Esteban Penrod, counsellor at the Costa Rican embassy in Berlin, explains why Germany will lose today's kick-off match with Costa Rica: "First of all, the host country traditionally loses its opening match. Secondly, people in Germany only know Costa Rica's beautiful beaches, volcanoes, nature and friendly people. No one has a clue we can actually play football, so the German players will certainly underestimate us... Finally, of course, it is possible that Costa Rica could lose the first game – but that will only forestall the next meeting between the two countries in the finals! And then we Costa Ricans will get our own back and become world champions."
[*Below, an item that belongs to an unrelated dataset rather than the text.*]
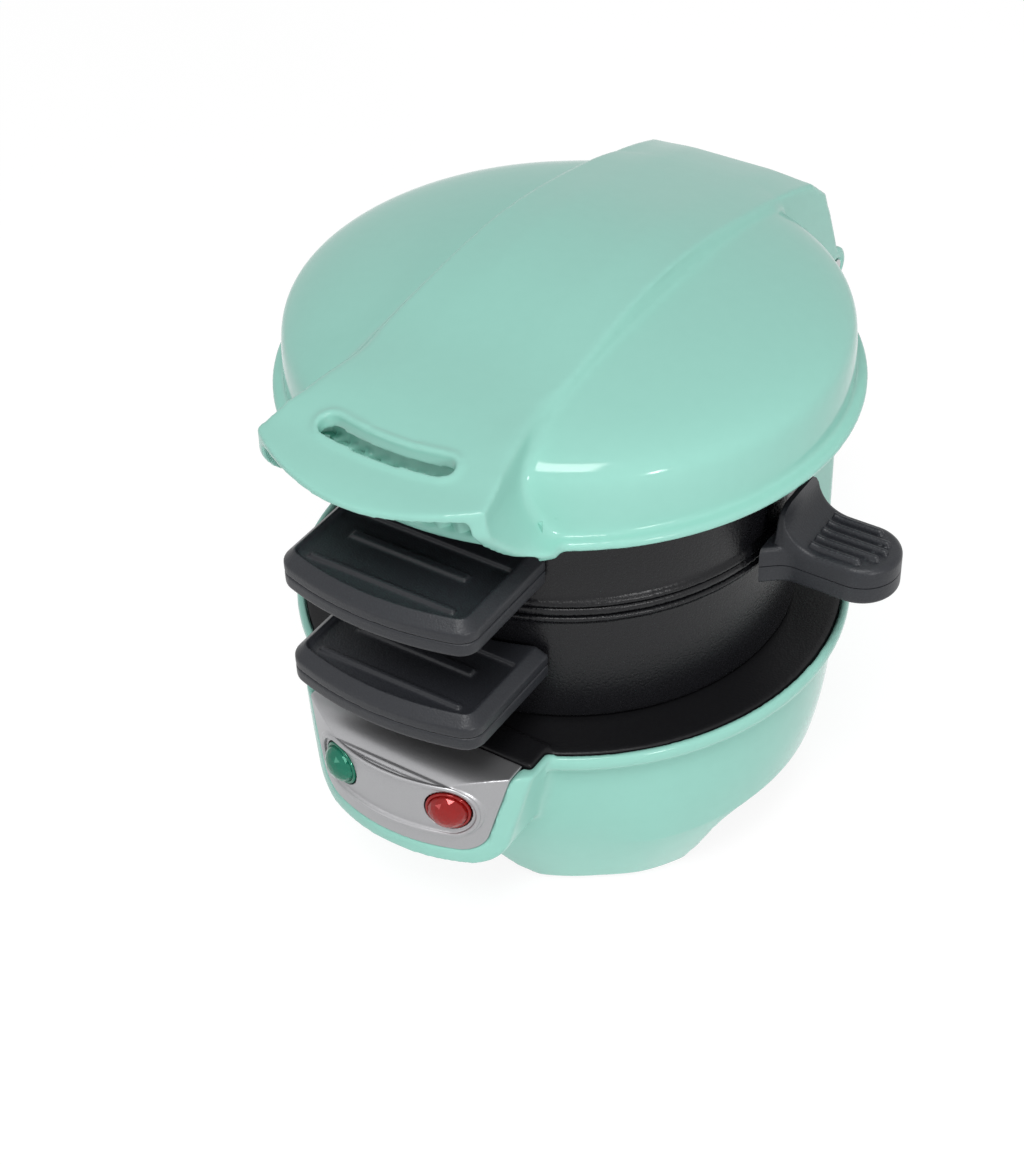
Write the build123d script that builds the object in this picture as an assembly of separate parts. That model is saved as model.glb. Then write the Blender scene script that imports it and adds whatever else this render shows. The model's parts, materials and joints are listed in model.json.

Neue Zürcher Zeitung, 09.06.2006

Media specialist Vinzenz Hediger explains why football and film simply don't mix as well as football and TV. "In real games – and this is perhaps where the beauty of the game lies – it's more often the rule than the exception that a player either 'isn't in top form' or 'isn't focussed', and that there's no prospect of a miraculous 92nd minute turnaround. In film, however, that miraculous turnaround, which in real games is left to chance, has to happen. In other words, football's lacking appeal in films arises precisely from the fact that there is no possibility of failure in films; that a player no longer has the option of failure once he becomes an actor."

"Ras" presents the latest statistics published by the World Association of Newspapers (WAN) according to which "paper has by no means outlived its usefulness as an information medium. The newspaper market is booming, particularly in Asia. This indicates that the emerging nations aren't exactly making a great leap into the age of electronics. According to the WAN data published earlier this week on the occasion of the World Congress in Moscow, newspaper sales in China increased by 18 percent over the past five years, 33 percent in India and 15 percent in Malaysia. China has the largest market for newspapers (97 million copies sold daily), followed by India (79 million), Japan (70 million), the US (53 million) and Germany (22 million). 70 percent of the world's bestselling newspapers are published in Asia."